• _Given exercise_:
Give the data again, word for word.

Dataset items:
* start *
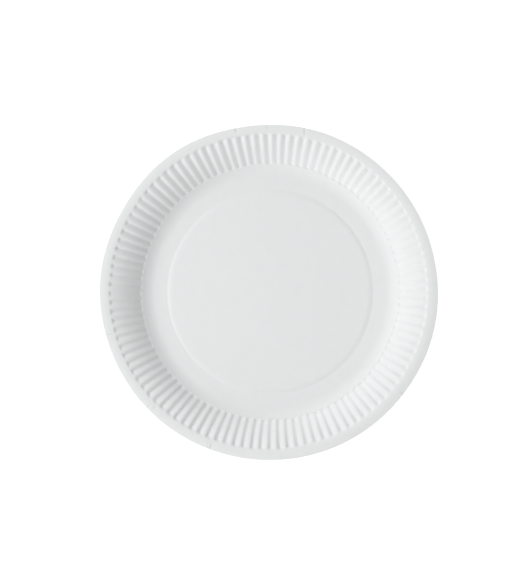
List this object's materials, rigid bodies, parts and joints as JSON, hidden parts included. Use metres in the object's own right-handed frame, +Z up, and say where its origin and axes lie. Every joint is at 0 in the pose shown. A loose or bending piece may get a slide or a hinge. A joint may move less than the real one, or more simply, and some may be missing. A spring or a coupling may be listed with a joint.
{
  "type": "paper plate",
  "caption": "Round white paper plate pressed from one sheet of board, with a crowned well, a flat foot ring, a wall of radial flutes and a smooth rolled lip.",
  "frame": {"origin": "centre of the plate, at the level of the surface that its foot ring stands on", "axes": "+Z up along the plate's axis, out of the dished side; X and Y lie in the plane of the foot ring, and +X is the right of the plate as seen from above"},
  "size_m": [0.23, 0.23, 0.0151],
  "materials": {
    "white_board": "matte"
  },
  "bodies": {
    "root": {"plate": "white_board"}
  },
  "joints": []
}
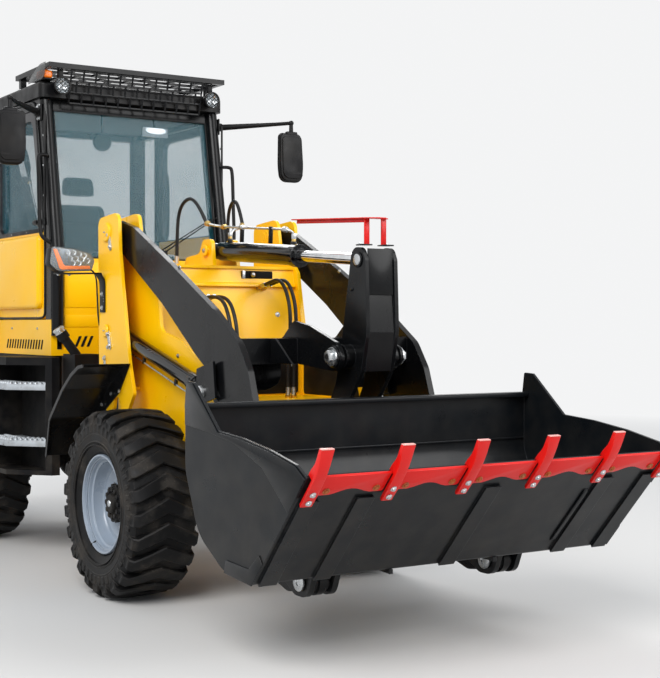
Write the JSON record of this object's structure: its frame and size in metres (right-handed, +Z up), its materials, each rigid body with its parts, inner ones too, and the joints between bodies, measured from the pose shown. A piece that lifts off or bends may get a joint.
* end *
• _Answer to the task_:
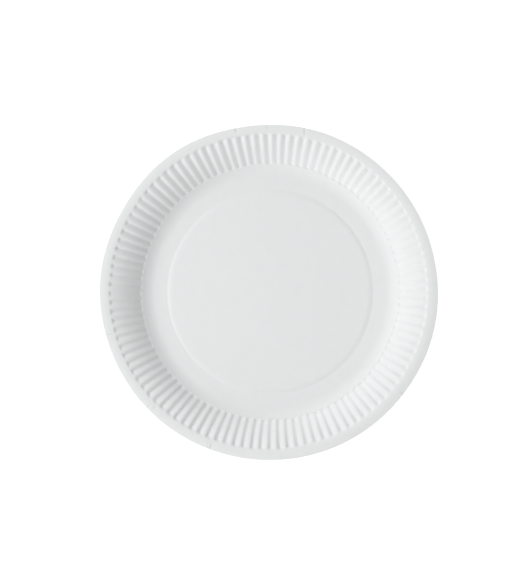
List this object's materials, rigid bodies, parts and joints as JSON, hidden parts included. Use metres in the object's own right-handed frame, +Z up, and say where its origin and axes lie. Every joint is at 0 in the pose shown. A loose or bending piece may get a slide or a hinge. A joint may move less than the real one, or more simply, and some may be missing. A spring or a coupling may be listed with a joint.
{
  "type": "paper plate",
  "caption": "Round white paper plate pressed from one sheet of board, with a crowned well, a flat foot ring, a wall of radial flutes and a smooth rolled lip.",
  "frame": {"origin": "centre of the plate, at the level of the surface that its foot ring stands on", "axes": "+Z up along the plate's axis, out of the dished side; X and Y lie in the plane of the foot ring, and +X is the right of the plate as seen from above"},
  "size_m": [0.23, 0.23, 0.0151],
  "materials": {
    "white_board": "matte"
  },
  "bodies": {
    "root": {"plate": "white_board"}
  },
  "joints": []
}
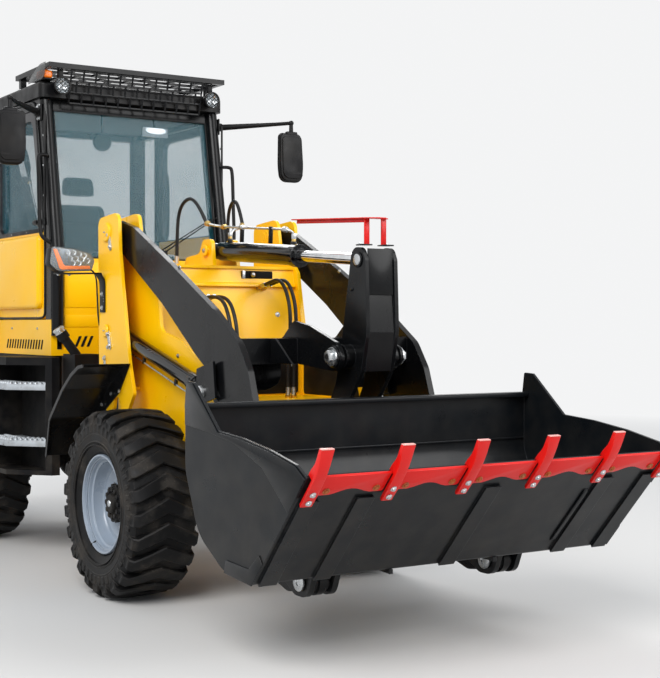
Write the JSON record of this object's structure: its frame and size in metres (right-handed, +Z up), its materials, each rigid body with its parts, inner ones too, and the joints between bodies, measured from the pose shown. A piece that lifts off or bends may get a joint.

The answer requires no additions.